▶ _Aim of the task_: What follows is a listing; restate every line of it word for word.
■ ■ ■
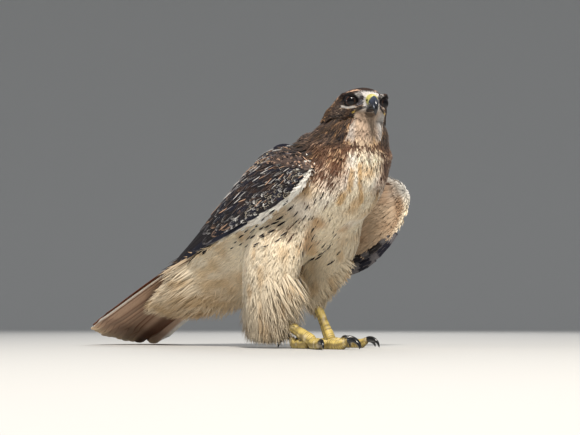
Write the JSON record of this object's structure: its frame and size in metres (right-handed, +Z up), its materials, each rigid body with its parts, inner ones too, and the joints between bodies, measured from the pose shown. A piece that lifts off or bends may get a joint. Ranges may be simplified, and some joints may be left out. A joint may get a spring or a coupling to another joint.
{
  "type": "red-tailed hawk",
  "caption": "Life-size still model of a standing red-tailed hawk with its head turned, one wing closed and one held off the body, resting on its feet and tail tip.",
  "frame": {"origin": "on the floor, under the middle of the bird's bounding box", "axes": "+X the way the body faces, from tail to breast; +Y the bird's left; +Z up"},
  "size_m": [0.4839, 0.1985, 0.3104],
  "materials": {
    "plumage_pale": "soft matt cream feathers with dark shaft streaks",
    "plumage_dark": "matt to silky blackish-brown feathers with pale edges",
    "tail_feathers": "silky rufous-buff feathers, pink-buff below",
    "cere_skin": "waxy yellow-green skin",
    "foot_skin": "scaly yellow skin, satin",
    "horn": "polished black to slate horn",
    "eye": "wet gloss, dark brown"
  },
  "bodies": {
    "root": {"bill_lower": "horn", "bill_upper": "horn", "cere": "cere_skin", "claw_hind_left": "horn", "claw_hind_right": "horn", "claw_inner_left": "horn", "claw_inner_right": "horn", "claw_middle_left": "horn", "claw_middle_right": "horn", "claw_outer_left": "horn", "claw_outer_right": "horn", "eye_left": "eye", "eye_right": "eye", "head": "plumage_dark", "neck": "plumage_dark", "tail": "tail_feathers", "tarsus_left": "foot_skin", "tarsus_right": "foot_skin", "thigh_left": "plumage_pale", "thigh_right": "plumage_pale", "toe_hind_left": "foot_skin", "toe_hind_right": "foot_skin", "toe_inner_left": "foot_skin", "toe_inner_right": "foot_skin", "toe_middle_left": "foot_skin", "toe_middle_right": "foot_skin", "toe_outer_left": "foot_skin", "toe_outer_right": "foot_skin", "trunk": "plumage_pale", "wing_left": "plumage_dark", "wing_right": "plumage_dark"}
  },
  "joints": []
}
■ ■ ■
▶ _Answer to this task_:
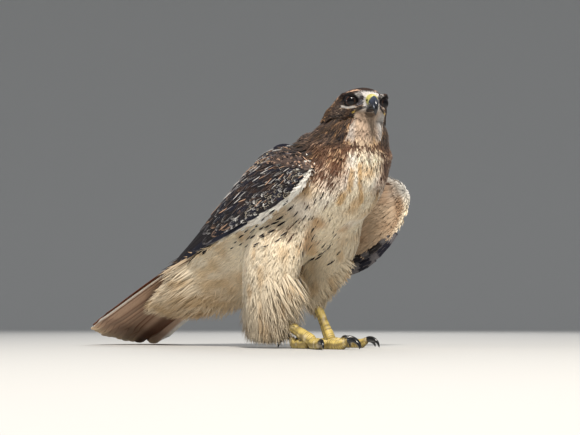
Write the JSON record of this object's structure: its frame and size in metres (right-handed, +Z up), its materials, each rigid body with its parts, inner ones too, and the joints between bodies, measured from the pose shown. A piece that lifts off or bends may get a joint. Ranges may be simplified, and some joints may be left out. A joint may get a spring or a coupling to another joint.
{
  "type": "red-tailed hawk",
  "caption": "Life-size still model of a standing red-tailed hawk with its head turned, one wing closed and one held off the body, resting on its feet and tail tip.",
  "frame": {"origin": "on the floor, under the middle of the bird's bounding box", "axes": "+X the way the body faces, from tail to breast; +Y the bird's left; +Z up"},
  "size_m": [0.4839, 0.1985, 0.3104],
  "materials": {
    "plumage_pale": "soft matt cream feathers with dark shaft streaks",
    "plumage_dark": "matt to silky blackish-brown feathers with pale edges",
    "tail_feathers": "silky rufous-buff feathers, pink-buff below",
    "cere_skin": "waxy yellow-green skin",
    "foot_skin": "scaly yellow skin, satin",
    "horn": "polished black to slate horn",
    "eye": "wet gloss, dark brown"
  },
  "bodies": {
    "root": {"bill_lower": "horn", "bill_upper": "horn", "cere": "cere_skin", "claw_hind_left": "horn", "claw_hind_right": "horn", "claw_inner_left": "horn", "claw_inner_right": "horn", "claw_middle_left": "horn", "claw_middle_right": "horn", "claw_outer_left": "horn", "claw_outer_right": "horn", "eye_left": "eye", "eye_right": "eye", "head": "plumage_dark", "neck": "plumage_dark", "tail": "tail_feathers", "tarsus_left": "foot_skin", "tarsus_right": "foot_skin", "thigh_left": "plumage_pale", "thigh_right": "plumage_pale", "toe_hind_left": "foot_skin", "toe_hind_right": "foot_skin", "toe_inner_left": "foot_skin", "toe_inner_right": "foot_skin", "toe_middle_left": "foot_skin", "toe_middle_right": "foot_skin", "toe_outer_left": "foot_skin", "toe_outer_right": "foot_skin", "trunk": "plumage_pale", "wing_left": "plumage_dark", "wing_right": "plumage_dark"}
  },
  "joints": []
}